На это противоречие указывает не столько текст книги, сколько ее скуповатый и, глядя из ХХI века, довольно блеклый иллюстративный ряд. Скупость производна от заботы об обязательности каждой картинки (и в этом смысле является достоинством); блеклость, по-видимому, отвечает авторской умеренности, переходящей в сухость. На материале 1920–1930-х годов опыт Новой типографики мог быть представлен гораздо шире и сочнее. Сегодня примеры из книги выглядят архаично. Зрительный ряд уступает тексту как по объему, так и по актуальности для нынешнего читателя.
В наших особых (незападных) условиях книга имеет не только сугубо историческую ценность. Типографика, при всем ее нынешнем вольготном многообразии, развивается в сильно разветвленном русле, намеченном скорее ранним, нежели поздним Чихольдом. Я не беру в расчет сомнительные частности, трогательные знаки 1920-х, такие как, например, восхваление гротеска, но общие принципы асимметрии, свободы от орнамента, ясности, соответствия духу времени, типографической самодостаточности («типографика – не живопись!») остаются и сегодня в силе. Книга о «старом новом» не лишена особой актуальности для читателя, который мысленно подключит к устаревшим образам живое представление о нынешнем типографическом благоденствии. К тому же она полезна как символ восстановления некогда прерванной связи культур и времен.

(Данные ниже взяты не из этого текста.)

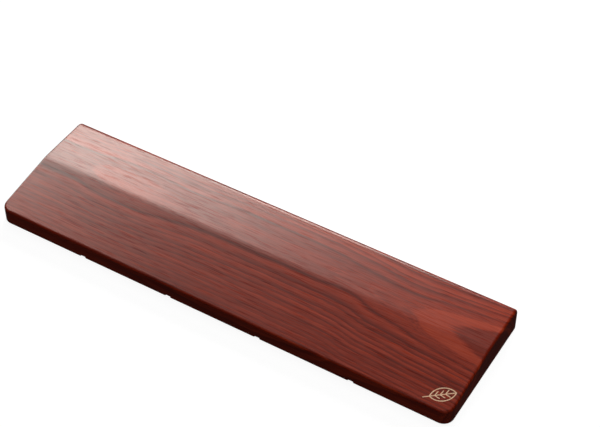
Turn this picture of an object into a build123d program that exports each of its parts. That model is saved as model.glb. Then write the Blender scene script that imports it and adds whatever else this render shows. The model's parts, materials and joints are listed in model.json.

«Новая типографика» полезна и тем, что помогает поверить в идею относительности традиции, учит ценить любую, не только прежнюю, современность: «Если мы хотим „оказать уважение“ великим достижениям прежних времен, то мы должны создать наши собственные произведения, отражающие современность. Они станут „классикой“, только если не будут подражать древним образцам».
Если поверить в это утверждение Чихольда, будет легко убедиться в том, что типографы наших дней способны творить как никогда органично, смело, основательно, целеосознанно. И, конечно же, в полном согласии с современностью.